**Goal of the exercise**. Only the lines from the one containing "bm.to_mesh(mesh)" through the one containing "shown = obj.evaluated_get(depsgraph)" are to be copied, exactly and with both ends kept.

◆ ◆ ◆ ◆ ◆

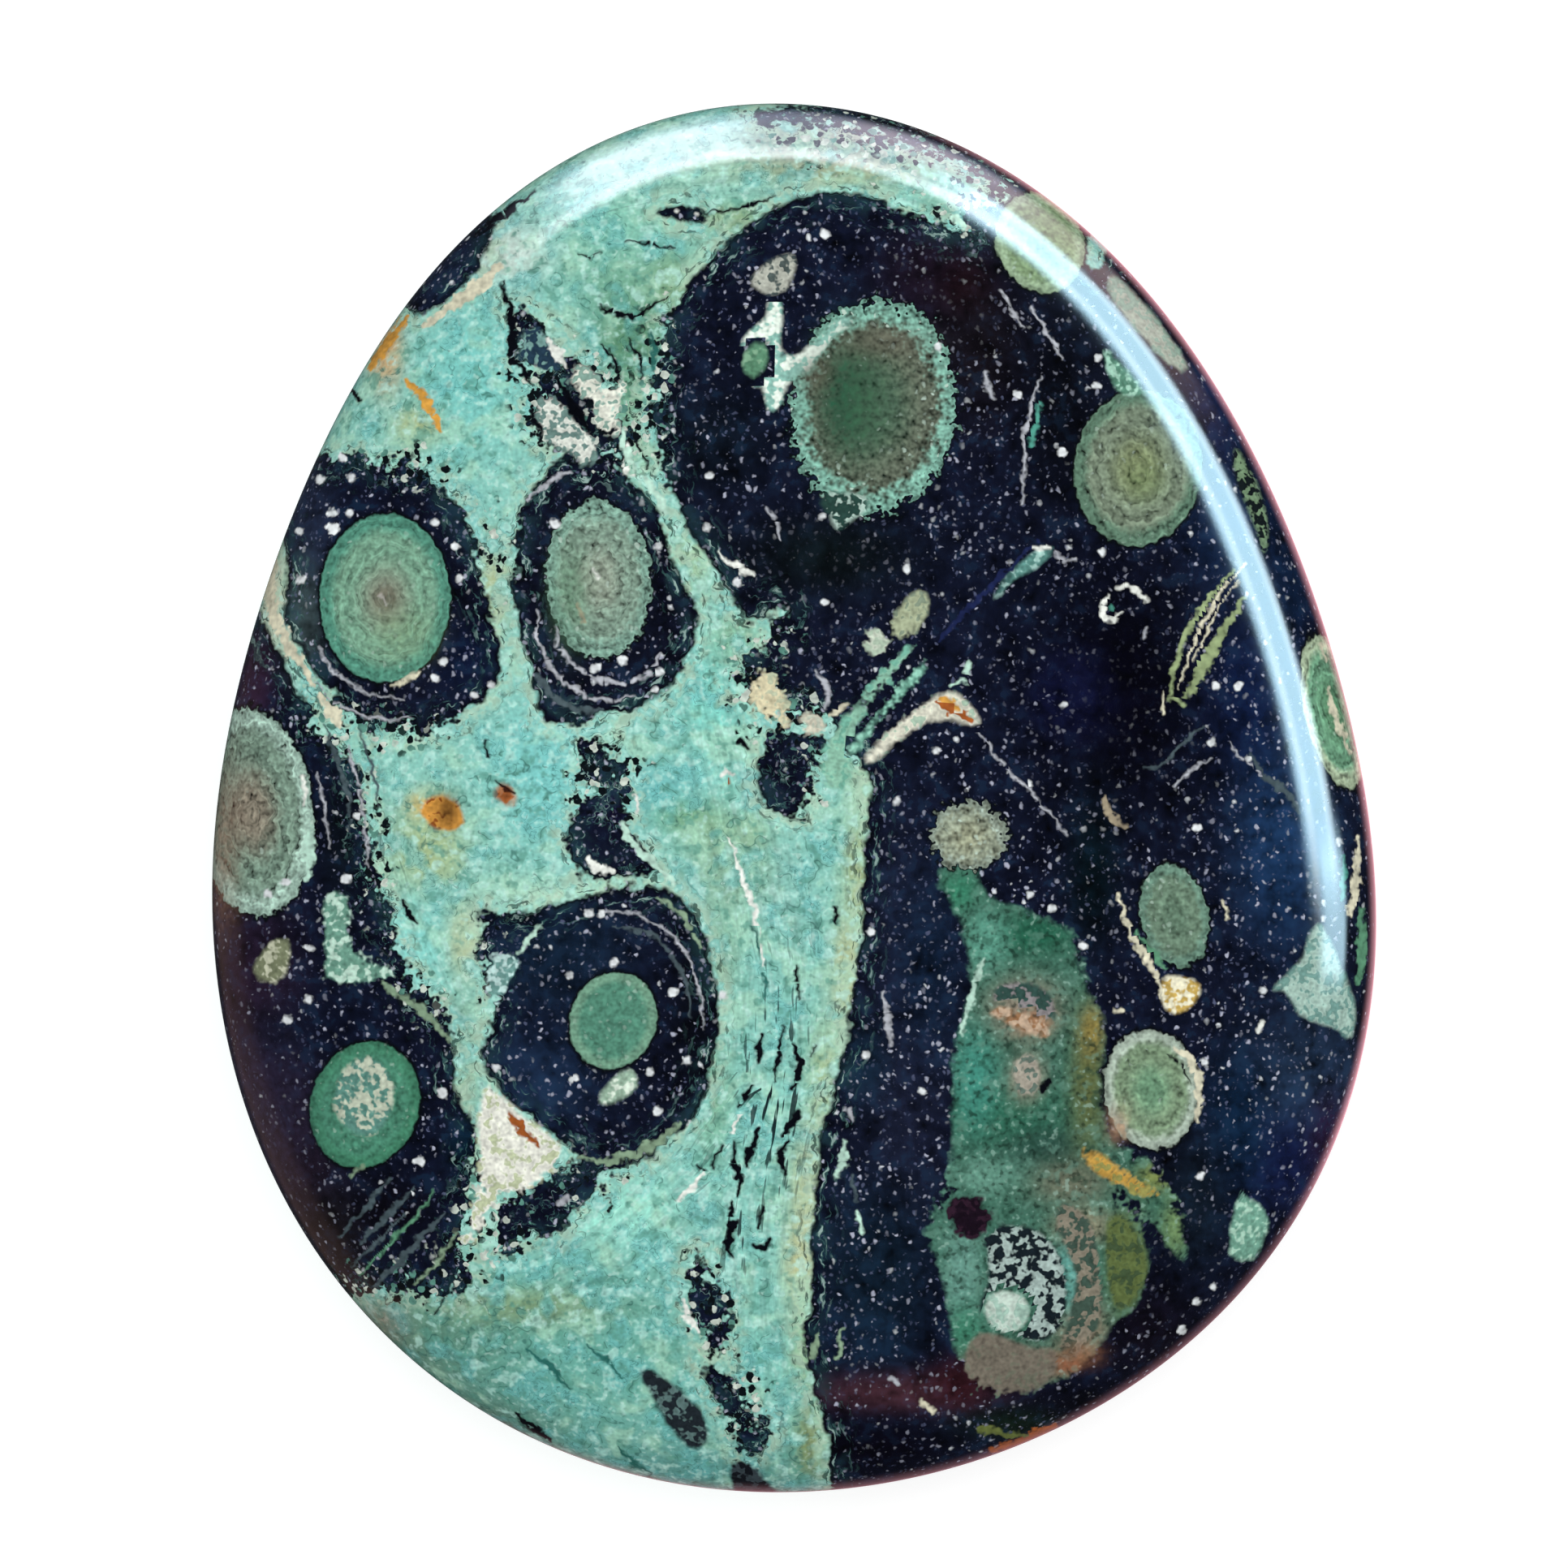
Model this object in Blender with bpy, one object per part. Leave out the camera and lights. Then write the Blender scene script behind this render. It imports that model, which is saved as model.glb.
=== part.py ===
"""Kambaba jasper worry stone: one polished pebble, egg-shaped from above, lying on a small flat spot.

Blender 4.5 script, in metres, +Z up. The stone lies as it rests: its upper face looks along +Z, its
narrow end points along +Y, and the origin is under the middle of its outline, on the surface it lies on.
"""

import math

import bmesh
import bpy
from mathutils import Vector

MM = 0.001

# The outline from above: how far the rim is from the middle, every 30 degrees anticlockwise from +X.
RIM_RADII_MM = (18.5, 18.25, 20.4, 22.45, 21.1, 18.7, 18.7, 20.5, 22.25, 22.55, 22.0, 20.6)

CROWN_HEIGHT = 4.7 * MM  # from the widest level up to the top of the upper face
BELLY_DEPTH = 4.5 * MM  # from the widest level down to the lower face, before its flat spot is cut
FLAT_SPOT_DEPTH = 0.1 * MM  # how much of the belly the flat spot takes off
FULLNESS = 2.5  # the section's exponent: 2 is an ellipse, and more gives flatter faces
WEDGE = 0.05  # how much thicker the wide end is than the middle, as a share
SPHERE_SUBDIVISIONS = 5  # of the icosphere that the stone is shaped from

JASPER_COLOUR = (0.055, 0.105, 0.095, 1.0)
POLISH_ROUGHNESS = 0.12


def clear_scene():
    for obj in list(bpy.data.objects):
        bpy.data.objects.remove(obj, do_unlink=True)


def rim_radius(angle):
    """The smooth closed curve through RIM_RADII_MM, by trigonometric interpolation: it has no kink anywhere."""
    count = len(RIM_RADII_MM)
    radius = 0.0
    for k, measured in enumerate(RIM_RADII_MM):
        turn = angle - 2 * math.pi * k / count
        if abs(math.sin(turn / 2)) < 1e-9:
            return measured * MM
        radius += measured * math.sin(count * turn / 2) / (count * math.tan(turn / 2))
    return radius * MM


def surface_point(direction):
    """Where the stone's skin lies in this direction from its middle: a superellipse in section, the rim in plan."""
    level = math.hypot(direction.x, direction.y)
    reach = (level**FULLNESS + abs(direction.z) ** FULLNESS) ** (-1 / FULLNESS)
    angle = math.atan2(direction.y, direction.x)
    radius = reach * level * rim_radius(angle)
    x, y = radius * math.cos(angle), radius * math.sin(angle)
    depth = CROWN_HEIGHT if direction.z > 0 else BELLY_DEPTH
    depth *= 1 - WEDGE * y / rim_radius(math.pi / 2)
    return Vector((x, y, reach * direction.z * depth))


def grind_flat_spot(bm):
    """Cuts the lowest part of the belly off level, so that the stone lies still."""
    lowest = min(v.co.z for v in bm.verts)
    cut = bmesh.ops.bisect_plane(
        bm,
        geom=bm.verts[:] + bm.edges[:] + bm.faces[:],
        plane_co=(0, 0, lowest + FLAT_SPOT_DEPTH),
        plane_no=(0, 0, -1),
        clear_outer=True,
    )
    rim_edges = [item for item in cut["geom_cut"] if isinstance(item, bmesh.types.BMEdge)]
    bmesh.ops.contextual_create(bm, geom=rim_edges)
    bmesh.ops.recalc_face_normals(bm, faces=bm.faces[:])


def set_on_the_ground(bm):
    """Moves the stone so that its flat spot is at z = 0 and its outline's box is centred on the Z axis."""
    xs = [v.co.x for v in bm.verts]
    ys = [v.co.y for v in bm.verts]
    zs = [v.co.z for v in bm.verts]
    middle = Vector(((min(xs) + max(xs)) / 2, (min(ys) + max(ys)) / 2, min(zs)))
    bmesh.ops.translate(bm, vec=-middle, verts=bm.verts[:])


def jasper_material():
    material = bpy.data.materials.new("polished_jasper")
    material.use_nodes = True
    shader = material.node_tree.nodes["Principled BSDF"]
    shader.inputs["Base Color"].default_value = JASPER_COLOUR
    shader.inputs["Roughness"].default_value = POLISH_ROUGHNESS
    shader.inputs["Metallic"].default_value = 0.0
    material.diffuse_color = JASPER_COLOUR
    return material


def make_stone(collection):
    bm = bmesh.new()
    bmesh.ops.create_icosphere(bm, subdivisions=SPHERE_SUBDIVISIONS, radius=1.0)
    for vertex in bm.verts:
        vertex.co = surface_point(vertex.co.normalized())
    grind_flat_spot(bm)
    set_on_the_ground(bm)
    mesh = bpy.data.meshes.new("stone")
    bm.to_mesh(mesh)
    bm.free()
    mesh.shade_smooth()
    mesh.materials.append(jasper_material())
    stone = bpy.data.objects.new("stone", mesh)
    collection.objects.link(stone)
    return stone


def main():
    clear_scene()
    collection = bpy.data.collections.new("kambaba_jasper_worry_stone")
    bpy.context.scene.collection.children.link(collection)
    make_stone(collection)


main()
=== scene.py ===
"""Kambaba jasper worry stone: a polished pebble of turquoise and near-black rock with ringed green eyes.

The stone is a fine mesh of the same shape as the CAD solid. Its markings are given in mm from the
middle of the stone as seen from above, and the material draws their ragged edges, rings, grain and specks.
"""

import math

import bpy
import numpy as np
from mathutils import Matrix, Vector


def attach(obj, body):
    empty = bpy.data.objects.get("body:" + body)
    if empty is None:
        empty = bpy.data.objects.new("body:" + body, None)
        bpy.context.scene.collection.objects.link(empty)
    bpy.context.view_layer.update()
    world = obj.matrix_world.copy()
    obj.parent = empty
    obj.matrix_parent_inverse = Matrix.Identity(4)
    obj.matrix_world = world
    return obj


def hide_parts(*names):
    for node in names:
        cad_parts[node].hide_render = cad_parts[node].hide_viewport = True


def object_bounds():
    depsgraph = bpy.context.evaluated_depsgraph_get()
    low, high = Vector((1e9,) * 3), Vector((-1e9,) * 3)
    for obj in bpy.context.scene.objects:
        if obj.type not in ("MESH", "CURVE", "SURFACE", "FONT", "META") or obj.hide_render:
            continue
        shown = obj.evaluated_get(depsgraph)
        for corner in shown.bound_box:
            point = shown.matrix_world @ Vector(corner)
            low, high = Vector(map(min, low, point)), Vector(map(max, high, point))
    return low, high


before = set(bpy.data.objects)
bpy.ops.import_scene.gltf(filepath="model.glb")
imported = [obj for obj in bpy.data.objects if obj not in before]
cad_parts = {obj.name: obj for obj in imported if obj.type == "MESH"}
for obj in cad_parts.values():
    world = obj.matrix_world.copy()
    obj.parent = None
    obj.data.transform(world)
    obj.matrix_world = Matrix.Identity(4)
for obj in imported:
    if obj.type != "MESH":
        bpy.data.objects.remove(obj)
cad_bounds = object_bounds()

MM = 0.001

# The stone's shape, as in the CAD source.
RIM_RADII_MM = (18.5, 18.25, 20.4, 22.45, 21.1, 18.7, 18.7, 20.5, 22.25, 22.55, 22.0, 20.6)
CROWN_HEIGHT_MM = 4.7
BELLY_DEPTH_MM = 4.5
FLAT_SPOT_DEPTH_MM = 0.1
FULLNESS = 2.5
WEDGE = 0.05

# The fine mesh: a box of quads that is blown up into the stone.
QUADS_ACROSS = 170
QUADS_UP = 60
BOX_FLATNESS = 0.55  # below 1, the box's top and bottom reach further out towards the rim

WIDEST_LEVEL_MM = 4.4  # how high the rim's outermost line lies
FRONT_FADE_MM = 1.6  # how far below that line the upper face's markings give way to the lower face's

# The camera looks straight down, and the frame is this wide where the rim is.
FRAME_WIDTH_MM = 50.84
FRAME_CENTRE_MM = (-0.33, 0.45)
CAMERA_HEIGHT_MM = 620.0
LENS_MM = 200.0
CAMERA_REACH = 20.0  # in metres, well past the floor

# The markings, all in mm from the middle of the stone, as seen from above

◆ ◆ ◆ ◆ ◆

**Solution below**.
    bm.to_mesh(mesh)
    bm.free()
    mesh.shade_smooth()
    mesh.materials.append(jasper_material())
    stone = bpy.data.objects.new("stone", mesh)
    collection.objects.link(stone)
    return stone


def main():
    clear_scene()
    collection = bpy.data.collections.new("kambaba_jasper_worry_stone")
    bpy.context.scene.collection.children.link(collection)
    make_stone(collection)


main()
=== scene.py ===
"""Kambaba jasper worry stone: a polished pebble of turquoise and near-black rock with ringed green eyes.

The stone is a fine mesh of the same shape as the CAD solid. Its markings are given in mm from the
middle of the stone as seen from above, and the material draws their ragged edges, rings, grain and specks.
"""

import math

import bpy
import numpy as np
from mathutils import Matrix, Vector


def attach(obj, body):
    empty = bpy.data.objects.get("body:" + body)
    if empty is None:
        empty = bpy.data.objects.new("body:" + body, None)
        bpy.context.scene.collection.objects.link(empty)
    bpy.context.view_layer.update()
    world = obj.matrix_world.copy()
    obj.parent = empty
    obj.matrix_parent_inverse = Matrix.Identity(4)
    obj.matrix_world = world
    return obj


def hide_parts(*names):
    for node in names:
        cad_parts[node].hide_render = cad_parts[node].hide_viewport = True


def object_bounds():
    depsgraph = bpy.context.evaluated_depsgraph_get()
    low, high = Vector((1e9,) * 3), Vector((-1e9,) * 3)
    for obj in bpy.context.scene.objects:
        if obj.type not in ("MESH", "CURVE", "SURFACE", "FONT", "META") or obj.hide_render:
            continue
        shown = obj.evaluated_get(depsgraph)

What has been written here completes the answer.